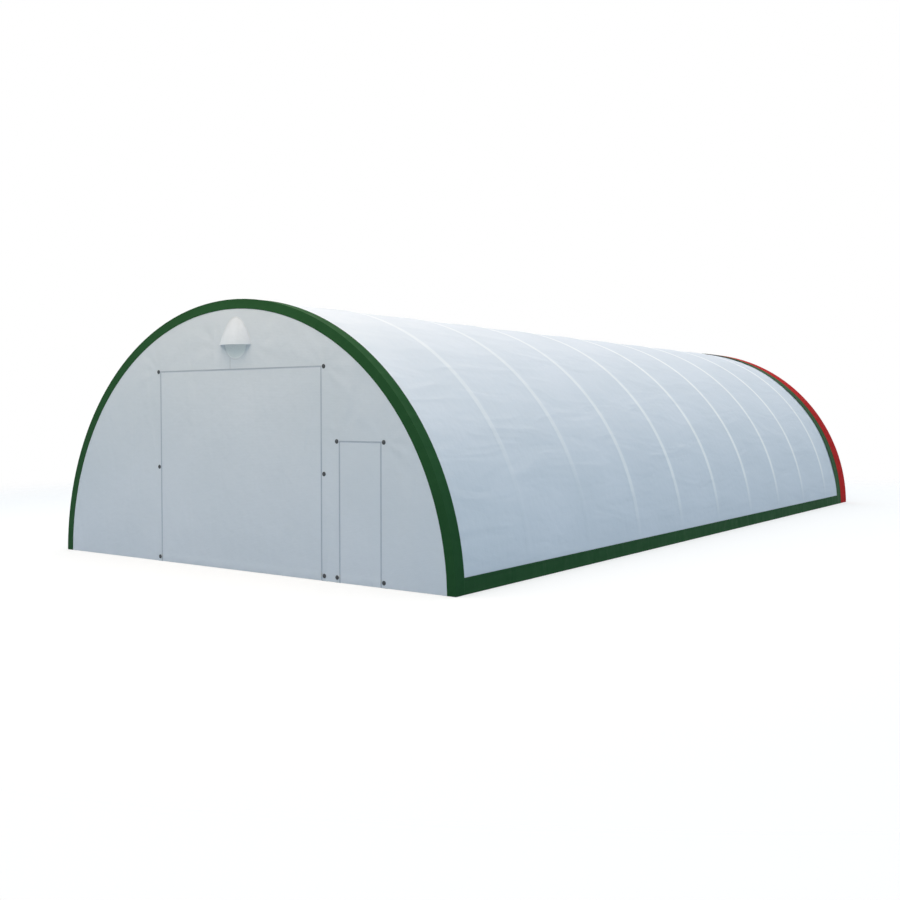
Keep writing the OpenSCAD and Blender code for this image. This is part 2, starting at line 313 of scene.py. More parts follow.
def coated_tarpaulin(name, colour, shade, roughness, specular, rib_highlight_colour=None, translucent=0.0):
    """Woven polyester coated on both sides and welded in panels: an even colour with a soft satin
    sheen, a trace of the weave under the coating, faint pulls and creases, and slow changes of
    tone. A rib highlight colour paints a highlight along the welded strips over the arches."""
    material, tree = new_material(name)
    cloth = add_node(tree, "ShaderNodeUVMap", uv_map="UVMap")
    # Real threads are about 1.5 mm apart; they are drawn 24 mm apart so that they can show.
    threads = [add_node(tree, "ShaderNodeTexWave", {
        "Vector": cloth, "Scale": WAVE_SCALE / 0.024, "Distortion": 0.6, "Detail": 1.0,
        "Detail Scale": 2.0}, bands_direction=way).outputs["Fac"] for way in ("X", "Y")]
    weave = add_node(tree, "ShaderNodeMath", {0: threads[0], 1: threads[1]}, operation="MULTIPLY")
    slow = add_node(tree, "ShaderNodeTexNoise", {"Vector": cloth, "Scale": 0.55, "Detail": 3.0,
                                                 "Roughness": 0.5})
    # Pulls in the stretched cloth run across the arches, about four times as long as wide.
    pulled = add_node(tree, "ShaderNodeMapping", {"Vector": cloth, "Scale": (1.0, 0.25, 1.0)})
    pulls = add_node(tree, "ShaderNodeTexNoise", {"Vector": pulled, "Scale": 2.2, "Detail": 2.0,
                                                  "Distortion": 0.6})
    creases = add_node(tree, "ShaderNodeTexNoise", {"Vector": cloth, "Scale": 7.0, "Detail": 4.0,
                                                    "Roughness": 0.5})
    tone = add_node(tree, "ShaderNodeMapRange", {"Value": slow, "From Min": 0.3, "From Max": 0.7})
    mixed = add_node(tree, "ShaderNodeMix", {
        "Factor": tone, COLOUR_A: linear(shade), COLOUR_B: linear(colour)},
        data_type="RGBA").outputs[MIXED]
    # Painted highlight: the paler colour is mixed in where the "rib" attribute marks a strip.
    if rib_highlight_colour:
        rib = add_node(tree, "ShaderNodeAttribute", attribute_name="rib").outputs["Fac"]
        mixed = add_node(tree, "ShaderNodeMix", {
            "Factor": rib, COLOUR_A: mixed, COLOUR_B: linear(rib_highlight_colour)},
            data_type="RGBA").outputs[MIXED]
    rough = add_node(tree, "ShaderNodeMapRange", {
        "Value": creases, "From Min": 0.3, "From Max": 0.7, "To Min": roughness - 0.05,
        "To Max": roughness + 0.06})
    normal = {}
    for height, strength, depth in ((pulls, 1.0, 0.034), (creases, 0.8, 0.008), (weave, 0.6, 0.0008)):
        normal = {"Normal": add_node(tree, "ShaderNodeBump", normal | {
            "Height": height, "Strength": strength, "Distance": depth})}
    surface = add_node(tree, "ShaderNodeBsdfPrincipled", normal | {
        "Base Color": mixed, "Roughness": rough, "Specular IOR Level": specular})
    if translucent:
        through = add_node(tree, "ShaderNodeBsdfTranslucent", normal | {"Color": mixed})
        surface = add_node(tree, "ShaderNodeMixShader", {0: translucent, 1: surface, 2: through})
    add_node(tree, "ShaderNodeOutputMaterial", {"Surface": surface})
    return material


def hot_dip_galvanised():
    """Mild steel tube dipped in zinc: a grey metal with crystals about 12 mm across, each with
    its own dullness, under slow paler and darker patches."""
    material, tree = new_material("hot_dip_galvanised_steel")
    place = add_node(tree, "ShaderNodeTexCoord").outputs["Object"]
    crystals = add_node(tree, "ShaderNodeTexVoronoi", {"Vector": place, "Scale": 1 / 0.012,
                                                       "Randomness": 1.0}).outputs["Color"]
    grain = add_node(tree, "ShaderNodeSeparateColor", {"Color": crystals})
    patches = add_node(tree, "ShaderNodeTexNoise", {"Vector": place, "Scale": 3.0, "Detail": 5.0})
    tone = add_node(tree, "ShaderNodeMath", {0: grain, 1: 0.35, 2: patches},
                    operation="MULTIPLY_ADD", use_clamp=True)
    rough = add_node(tree, "ShaderNodeMapRange", {"Value": grain, "To Min": 0.34, "To Max": 0.56})
    end_material(tree, tone, ("#8b9094", "#c3c7ca"), {"Metallic": 0.85, "Roughness": rough},
                 (tone, 0.2, 0.0005))
    return material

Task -
Write out all the lines again, exactly as they are.

Answer to the task -
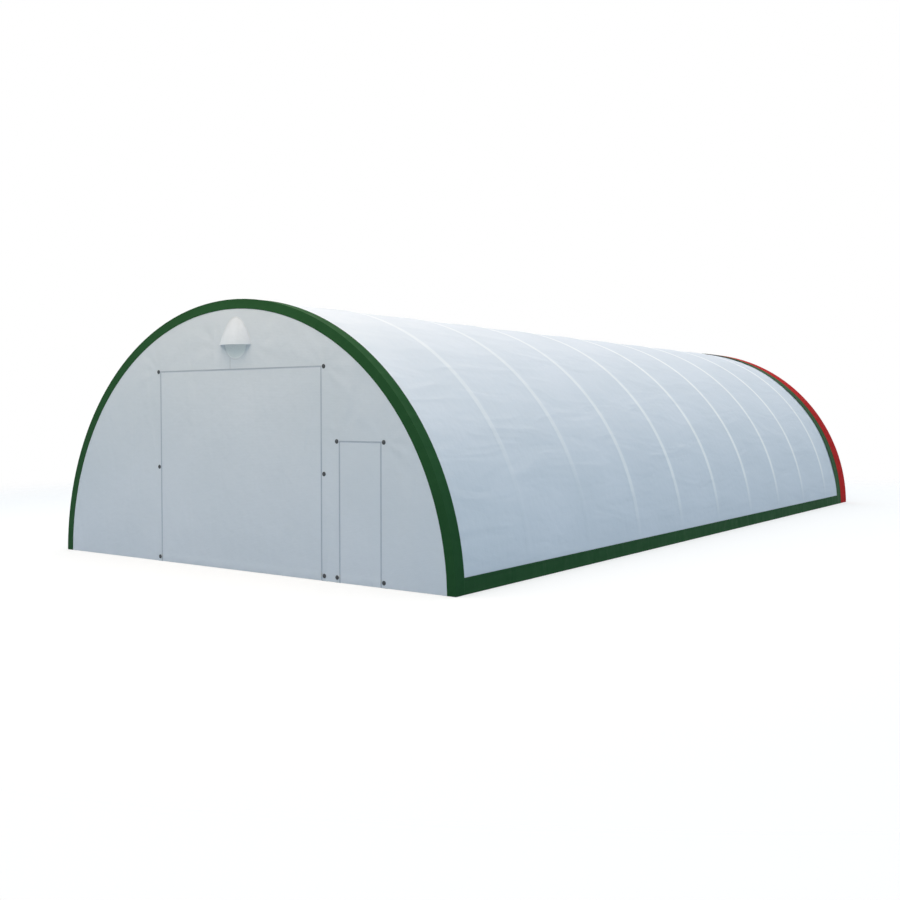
Keep writing the OpenSCAD and Blender code for this image. This is part 2, starting at line 313 of scene.py. More parts follow.
def coated_tarpaulin(name, colour, shade, roughness, specular, rib_highlight_colour=None, translucent=0.0):
    """Woven polyester coated on both sides and welded in panels: an even colour with a soft satin
    sheen, a trace of the weave under the coating, faint pulls and creases, and slow changes of
    tone. A rib highlight colour paints a highlight along the welded strips over the arches."""
    material, tree = new_material(name)
    cloth = add_node(tree, "ShaderNodeUVMap", uv_map="UVMap")
    # Real threads are about 1.5 mm apart; they are drawn 24 mm apart so that they can show.
    threads = [add_node(tree, "ShaderNodeTexWave", {
        "Vector": cloth, "Scale": WAVE_SCALE / 0.024, "Distortion": 0.6, "Detail": 1.0,
        "Detail Scale": 2.0}, bands_direction=way).outputs["Fac"] for way in ("X", "Y")]
    weave = add_node(tree, "ShaderNodeMath", {0: threads[0], 1: threads[1]}, operation="MULTIPLY")
    slow = add_node(tree, "ShaderNodeTexNoise", {"Vector": cloth, "Scale": 0.55, "Detail": 3.0,
                                                 "Roughness": 0.5})
    # Pulls in the stretched cloth run across the arches, about four times as long as wide.
    pulled = add_node(tree, "ShaderNodeMapping", {"Vector": cloth, "Scale": (1.0, 0.25, 1.0)})
    pulls = add_node(tree, "ShaderNodeTexNoise", {"Vector": pulled, "Scale": 2.2, "Detail": 2.0,
                                                  "Distortion": 0.6})
    creases = add_node(tree, "ShaderNodeTexNoise", {"Vector": cloth, "Scale": 7.0, "Detail": 4.0,
                                                    "Roughness": 0.5})
    tone = add_node(tree, "ShaderNodeMapRange", {"Value": slow, "From Min": 0.3, "From Max": 0.7})
    mixed = add_node(tree, "ShaderNodeMix", {
        "Factor": tone, COLOUR_A: linear(shade), COLOUR_B: linear(colour)},
        data_type="RGBA").outputs[MIXED]
    # Painted highlight: the paler colour is mixed in where the "rib" attribute marks a strip.
    if rib_highlight_colour:
        rib = add_node(tree, "ShaderNodeAttribute", attribute_name="rib").outputs["Fac"]
        mixed = add_node(tree, "ShaderNodeMix", {
            "Factor": rib, COLOUR_A: mixed, COLOUR_B: linear(rib_highlight_colour)},
            data_type="RGBA").outputs[MIXED]
    rough = add_node(tree, "ShaderNodeMapRange", {
        "Value": creases, "From Min": 0.3, "From Max": 0.7, "To Min": roughness - 0.05,
        "To Max": roughness + 0.06})
    normal = {}
    for height, strength, depth in ((pulls, 1.0, 0.034), (creases, 0.8, 0.008), (weave, 0.6, 0.0008)):
        normal = {"Normal": add_node(tree, "ShaderNodeBump", normal | {
            "Height": height, "Strength": strength, "Distance": depth})}
    surface = add_node(tree, "ShaderNodeBsdfPrincipled", normal | {
        "Base Color": mixed, "Roughness": rough, "Specular IOR Level": specular})
    if translucent:
        through = add_node(tree, "ShaderNodeBsdfTranslucent", normal | {"Color": mixed})
        surface = add_node(tree, "ShaderNodeMixShader", {0: translucent, 1: surface, 2: through})
    add_node(tree, "ShaderNodeOutputMaterial", {"Surface": surface})
    return material


def hot_dip_galvanised():
    """Mild steel tube dipped in zinc: a grey metal with crystals about 12 mm across, each with
    its own dullness, under slow paler and darker patches."""
    material, tree = new_material("hot_dip_galvanised_steel")
    place = add_node(tree, "ShaderNodeTexCoord").outputs["Object"]
    crystals = add_node(tree, "ShaderNodeTexVoronoi", {"Vector": place, "Scale": 1 / 0.012,
                                                       "Randomness": 1.0}).outputs["Color"]
    grain = add_node(tree, "ShaderNodeSeparateColor", {"Color": crystals})
    patches = add_node(tree, "ShaderNodeTexNoise", {"Vector": place, "Scale": 3.0, "Detail": 5.0})
    tone = add_node(tree, "ShaderNodeMath", {0: grain, 1: 0.35, 2: patches},
                    operation="MULTIPLY_ADD", use_clamp=True)
    rough = add_node(tree, "ShaderNodeMapRange", {"Value": grain, "To Min": 0.34, "To Max": 0.56})
    end_material(tree, tone, ("#8b9094", "#c3c7ca"), {"Metallic": 0.85, "Roughness": rough},
                 (tone, 0.2, 0.0005))
    return material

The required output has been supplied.